Donn Walker, Federal Aviation Administration regional public affairs officer, said there was no report in Honolulu FAA logbooks that might indicate a cause for the event. Tyler Johnson, Coast Guard 14th District public affairs officer, said the Coast Guard logs showed no activity at that time.

It could have been a small local earthquake, said Stuart Weinstein, geophysicist with the Pacific Tsunami Warning Center on O'ahu, but he said the center has no sensors on Kaua'i and could not detect any temblor from its O'ahu equipment.

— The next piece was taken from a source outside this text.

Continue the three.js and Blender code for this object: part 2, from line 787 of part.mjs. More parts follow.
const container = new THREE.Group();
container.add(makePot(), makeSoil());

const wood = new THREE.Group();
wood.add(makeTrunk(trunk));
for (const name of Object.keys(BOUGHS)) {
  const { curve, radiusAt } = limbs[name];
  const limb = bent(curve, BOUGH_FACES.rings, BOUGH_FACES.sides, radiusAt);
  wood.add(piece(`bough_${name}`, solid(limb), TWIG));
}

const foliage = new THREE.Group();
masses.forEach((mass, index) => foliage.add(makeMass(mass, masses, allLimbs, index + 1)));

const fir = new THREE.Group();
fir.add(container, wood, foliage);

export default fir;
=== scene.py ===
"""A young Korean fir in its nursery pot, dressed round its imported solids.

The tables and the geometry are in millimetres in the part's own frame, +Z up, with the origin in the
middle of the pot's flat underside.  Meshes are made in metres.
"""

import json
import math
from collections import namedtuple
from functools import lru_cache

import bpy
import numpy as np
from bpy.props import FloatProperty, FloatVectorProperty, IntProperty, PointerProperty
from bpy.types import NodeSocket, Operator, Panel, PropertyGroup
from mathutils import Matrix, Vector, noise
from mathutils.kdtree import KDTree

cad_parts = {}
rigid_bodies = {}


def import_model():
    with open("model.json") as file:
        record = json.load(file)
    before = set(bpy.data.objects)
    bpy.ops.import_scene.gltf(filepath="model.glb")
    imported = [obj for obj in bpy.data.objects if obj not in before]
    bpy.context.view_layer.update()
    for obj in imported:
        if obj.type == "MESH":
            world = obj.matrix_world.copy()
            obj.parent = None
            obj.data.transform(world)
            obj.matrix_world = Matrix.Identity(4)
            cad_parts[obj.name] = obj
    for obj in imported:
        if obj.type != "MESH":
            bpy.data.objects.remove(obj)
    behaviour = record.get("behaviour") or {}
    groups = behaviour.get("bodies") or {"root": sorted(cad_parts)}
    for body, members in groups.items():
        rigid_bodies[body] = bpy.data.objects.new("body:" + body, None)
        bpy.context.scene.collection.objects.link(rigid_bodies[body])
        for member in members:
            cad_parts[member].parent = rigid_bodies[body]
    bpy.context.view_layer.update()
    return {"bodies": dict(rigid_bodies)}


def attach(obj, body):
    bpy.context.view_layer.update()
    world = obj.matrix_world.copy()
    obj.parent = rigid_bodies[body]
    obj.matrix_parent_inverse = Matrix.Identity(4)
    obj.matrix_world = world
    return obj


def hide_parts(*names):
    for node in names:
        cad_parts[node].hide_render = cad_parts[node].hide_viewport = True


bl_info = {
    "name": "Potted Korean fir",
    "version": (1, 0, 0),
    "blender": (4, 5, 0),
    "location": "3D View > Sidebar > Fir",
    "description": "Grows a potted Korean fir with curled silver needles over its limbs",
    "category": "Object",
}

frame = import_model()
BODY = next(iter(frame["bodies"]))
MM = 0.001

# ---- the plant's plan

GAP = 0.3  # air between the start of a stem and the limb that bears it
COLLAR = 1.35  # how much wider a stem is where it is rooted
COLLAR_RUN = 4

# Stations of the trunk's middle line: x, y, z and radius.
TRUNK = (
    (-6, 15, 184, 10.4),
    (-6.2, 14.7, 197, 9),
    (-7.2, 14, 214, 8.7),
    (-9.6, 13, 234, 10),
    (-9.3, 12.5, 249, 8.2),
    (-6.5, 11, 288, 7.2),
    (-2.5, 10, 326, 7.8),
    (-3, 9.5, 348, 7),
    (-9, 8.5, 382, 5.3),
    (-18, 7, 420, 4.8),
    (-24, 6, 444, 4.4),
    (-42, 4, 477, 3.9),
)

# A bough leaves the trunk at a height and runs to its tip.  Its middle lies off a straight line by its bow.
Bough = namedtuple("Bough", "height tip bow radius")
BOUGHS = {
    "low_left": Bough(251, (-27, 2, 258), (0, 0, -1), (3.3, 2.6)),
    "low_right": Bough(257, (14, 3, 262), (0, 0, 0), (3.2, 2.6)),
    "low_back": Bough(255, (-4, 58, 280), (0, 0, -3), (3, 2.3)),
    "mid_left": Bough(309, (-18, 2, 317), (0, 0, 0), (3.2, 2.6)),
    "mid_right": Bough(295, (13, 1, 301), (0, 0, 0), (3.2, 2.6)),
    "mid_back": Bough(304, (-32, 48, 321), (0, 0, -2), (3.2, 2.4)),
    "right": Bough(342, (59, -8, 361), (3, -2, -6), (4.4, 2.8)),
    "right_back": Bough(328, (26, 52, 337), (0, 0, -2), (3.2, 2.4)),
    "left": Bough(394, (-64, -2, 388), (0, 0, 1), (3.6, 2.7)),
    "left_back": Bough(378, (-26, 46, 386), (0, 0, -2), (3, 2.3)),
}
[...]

"It wasn't large enough to trigger our alarms," he said. "I went back and looked at the screens, and it didn't get above the noise level."

Kaua'i gets few quakes. The Uniform Building Code has a six-level scale of the chance of ground shaking. The scale runs from 0 for virtually no chance of shaking, through 1, 2A, 2B, 3 and 4. Kaua'i ranks 1, just off being the least seismically active zone. O'ahu is only marginally more active at 2A and Maui County is 2B. The Big Island, one of the most earthquake-prone places in the world, ranks 4.

Some residents suggested distant thunder might have been involved, although the shaking was considerably worse than the noise.

"There have been thunderstorms around, but I didn't see anything on the radar maps over Kaua'i," said Pete Donaldson, National Weather Service meteorologist. "I couldn't see anything that would have produced thunder near Kaua'i."

Donaldson said it has been raining and that can lead to landslides. A check with tour helicopter firms that circle the island turned up no reports of major landslides in the island's interior, but cloud cover was heavy and much of the island was obscured.

Kapahi resident Louise Duval said the sound was not quite a sonic boom, not really an earthquake, but was enough to get her attention.

"It was strange. Strange enough that I went outside to check it out," she said.